GELU Pytorch formula?

Sam_Lerman · May 5, 2020, 7:14pm

Hi, for a particular reason, I need to hand-derive a derivative for a GELU and it has to match the GELU implementation in Pytorch, but I tried finding the exact GELU formula and I’m a little confused. Could someone help simplify it for me by confirming whether the following is exactly equivalent to torch.nn.GELU:

0.5 * x * (1 + torch.tanh(np.math.sqrt(2 / np.math.pi) * (x + 0.044715 * torch.pow(x, 3)))

If not, could you provide the correct explicit formula? (Not for the derivative, just for the raw GELU)

ptrblck · May 6, 2020, 6:45am

Based on this test, gelu should correspond to:

const auto y_exp = x * 0.5 * (1.0 + torch::erf(x / std::sqrt(2.0)));

torch::erf is probably used from the std lib or the CUDA implementation.

Sam_Lerman · May 6, 2020, 1:03pm

I saw that elsewhere, but it doesn’t help me compute a derivative by hand because I don’t know the exact function that torch::erf takes.

KFrank · May 6, 2020, 3:52pm

Hi Sam!

The function can be found in the documentation for torch.erf().

More detail can be found in the wikipedia entry Error function.

As you can see, its derivative is just the probability density function
for the normal distribution.

Best.

K. Frank

Sam_Lerman · May 6, 2020, 5:53pm

Hmm, but how does Pytorch implement that integral? Is there no simple function equivalent to Pytorch’s implementation you could provide that I could enter into the following website:

http://www.matrixcalculus.org

I need to derive an MLP that uses GeLU activations and it would be convenient if I could just enter the full formula into that tool above.

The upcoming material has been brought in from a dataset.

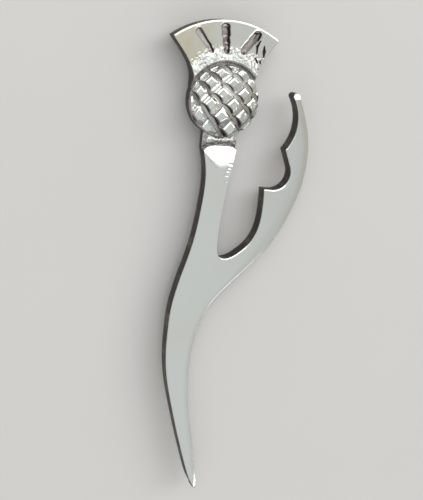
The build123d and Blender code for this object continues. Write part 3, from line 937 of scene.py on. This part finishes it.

KFrank · May 6, 2020, 9:45pm

Hi Sam!

erf() is a so-called special function. It is well studied, well
understood, and (reasonably) easy to calculate with modern
numerical analysis techniques.

But there is no “simple function equivalent” to it (other than erf()
or things like the integral used to define it). So erf() is the best
you’ve got.

If you want to “compute a derivative by hand,” that’s easy, because
the derivative of erf() is an elementary function, namely the
normal distribution.

My pocket calculator doesn’t know how anything about erf(), so
there’s no practical way for me to calculate erf() with my calculator.
But python does know about erf(), so math.erf (1.234) works
just fine in python.

If the calculus tool you linked to knows about erf(), then you should
be good. If it doesn’t, you’ll have to “compute a derivative by hand”
(or switch to a better calculus tool).

Best.

K. Frank

Sam_Lerman · May 6, 2020, 10:11pm

I’m confused, if there is no function equivalent, then how does Pytorch compute it? From reading about GeLU, it seems like they used an approximation of the erf function in the paper using tanh.